▶ [Collected data]:

┌──

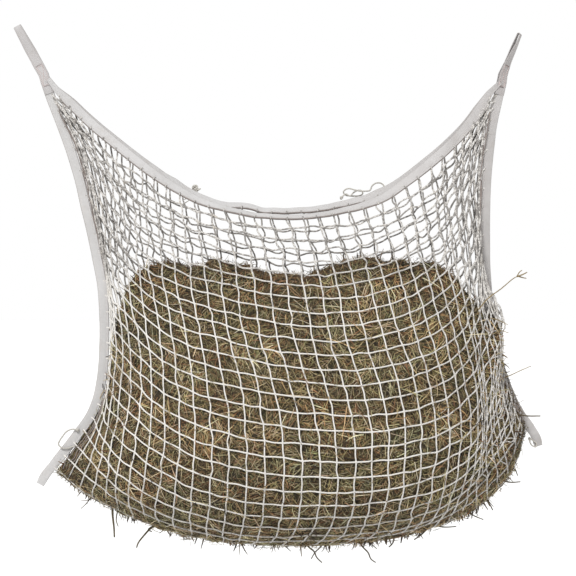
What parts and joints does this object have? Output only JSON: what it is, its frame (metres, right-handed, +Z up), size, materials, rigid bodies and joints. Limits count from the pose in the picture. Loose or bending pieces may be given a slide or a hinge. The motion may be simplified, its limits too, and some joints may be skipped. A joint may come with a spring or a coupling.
{
  "type": "slow feeder hay net",
  "caption": "Square-mesh slow feeder hay net with webbing edges, hung by two webbing loops and filled with hay.",
  "frame": {"origin": "midway between the two points where the hanging loops pass over their hooks", "axes": "+Z up, +X along the mouth towards the right-hand loop, -Y towards the front of the net"},
  "size_m": [1.3256, 0.533, 1.299],
  "materials": {
    "webbing": "off-white woven polypropylene webbing, soft sheen",
    "netting": "off-white knotless knitted net cord, matte",
    "thread": "polyester sewing thread, faint pink-grey",
    "cord": "thin braided tie cord, matte grey-white",
    "hay": "dry meadow hay, olive to tan stalks and leaf"
  },
  "bodies": {
    "hangers": {"hang_loop_left": "webbing", "hang_loop_right": "webbing", "bartack_left": "thread", "bartack_right": "thread"},
    "bag": {"side_binding_left": "webbing", "side_binding_right": "webbing", "side_seam_left": "thread", "side_seam_right": "thread", "net_front_lower": "netting", "net_rear_lower": "netting", "net_bottom": "netting", "hay_fill": "hay", "tie_cord_left": "cord"},
    "front_edge": {"top_binding_front": "webbing", "top_seam_front": "thread", "net_front_upper": "netting"},
    "rear_edge": {"top_binding_rear": "webbing", "top_seam_rear": "thread", "net_rear_upper": "netting", "tie_cord_top": "cord", "tie_knot_top": "cord"},
    "tail_left": {"webbing_tail_left": "webbing"},
    "tail_right": {"webbing_tail_right": "webbing", "tie_cord_right": "cord"}
  },
  "joints": [
    {"name": "bag_swing", "type": "hinge", "parent": "hangers", "child": "bag", "pos_m": [0, 0, -0.124], "axis": [1, 0, 0], "range_deg": [-35, 35]},
    {"name": "front_edge_pull", "type": "hinge", "parent": "bag", "child": "front_edge", "pos_m": [0, 0, -0.124], "axis": [-1, 0, 0], "range_deg": [0, 30]},
    {"name": "rear_edge_pull", "type": "hinge", "parent": "bag", "child": "rear_edge", "pos_m": [0, 0, -0.124], "axis": [1, 0, 0], "range_deg": [0, 30]},
    {"name": "tail_left_flex", "type": "hinge", "parent": "bag", "child": "tail_left", "pos_m": [-0.53802, 0, -1.07721], "axis": [-0.7817, 0, 0.6237], "range_deg": [-30, 30]},
    {"name": "tail_right_flex", "type": "hinge", "parent": "bag", "child": "tail_right", "pos_m": [0.64117, 0.00263, -0.99476], "axis": [-0.8248, 0, -0.5655], "range_deg": [-30, 30]}
  ]
}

└──

▶ [To be done]:
Word for word, write out the data.

▶ [Full solution]:
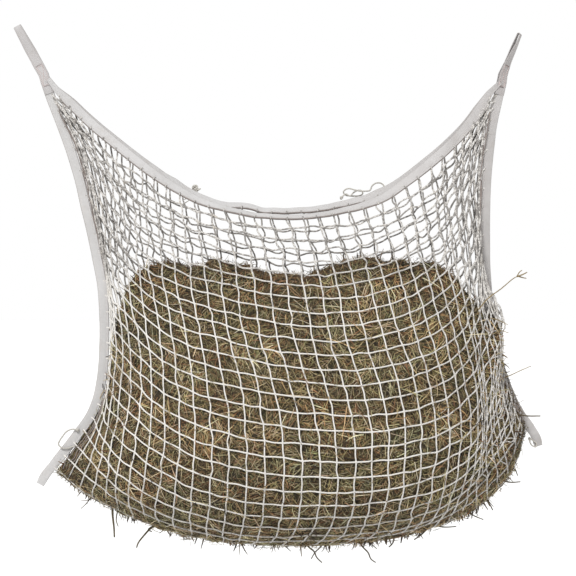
What parts and joints does this object have? Output only JSON: what it is, its frame (metres, right-handed, +Z up), size, materials, rigid bodies and joints. Limits count from the pose in the picture. Loose or bending pieces may be given a slide or a hinge. The motion may be simplified, its limits too, and some joints may be skipped. A joint may come with a spring or a coupling.
{
  "type": "slow feeder hay net",
  "caption": "Square-mesh slow feeder hay net with webbing edges, hung by two webbing loops and filled with hay.",
  "frame": {"origin": "midway between the two points where the hanging loops pass over their hooks", "axes": "+Z up, +X along the mouth towards the right-hand loop, -Y towards the front of the net"},
  "size_m": [1.3256, 0.533, 1.299],
  "materials": {
    "webbing": "off-white woven polypropylene webbing, soft sheen",
    "netting": "off-white knotless knitted net cord, matte",
    "thread": "polyester sewing thread, faint pink-grey",
    "cord": "thin braided tie cord, matte grey-white",
    "hay": "dry meadow hay, olive to tan stalks and leaf"
  },
  "bodies": {
    "hangers": {"hang_loop_left": "webbing", "hang_loop_right": "webbing", "bartack_left": "thread", "bartack_right": "thread"},
    "bag": {"side_binding_left": "webbing", "side_binding_right": "webbing", "side_seam_left": "thread", "side_seam_right": "thread", "net_front_lower": "netting", "net_rear_lower": "netting", "net_bottom": "netting", "hay_fill": "hay", "tie_cord_left": "cord"},
    "front_edge": {"top_binding_front": "webbing", "top_seam_front": "thread", "net_front_upper": "netting"},
    "rear_edge": {"top_binding_rear": "webbing", "top_seam_rear": "thread", "net_rear_upper": "netting", "tie_cord_top": "cord", "tie_knot_top": "cord"},
    "tail_left": {"webbing_tail_left": "webbing"},
    "tail_right": {"webbing_tail_right": "webbing", "tie_cord_right": "cord"}
  },
  "joints": [
    {"name": "bag_swing", "type": "hinge", "parent": "hangers", "child": "bag", "pos_m": [0, 0, -0.124], "axis": [1, 0, 0], "range_deg": [-35, 35]},
    {"name": "front_edge_pull", "type": "hinge", "parent": "bag", "child": "front_edge", "pos_m": [0, 0, -0.124], "axis": [-1, 0, 0], "range_deg": [0, 30]},
    {"name": "rear_edge_pull", "type": "hinge", "parent": "bag", "child": "rear_edge", "pos_m": [0, 0, -0.124], "axis": [1, 0, 0], "range_deg": [0, 30]},
    {"name": "tail_left_flex", "type": "hinge", "parent": "bag", "child": "tail_left", "pos_m": [-0.53802, 0, -1.07721], "axis": [-0.7817, 0, 0.6237], "range_deg": [-30, 30]},
    {"name": "tail_right_flex", "type": "hinge", "parent": "bag", "child": "tail_right", "pos_m": [0.64117, 0.00263, -0.99476], "axis": [-0.8248, 0, -0.5655], "range_deg": [-30, 30]}
  ]
}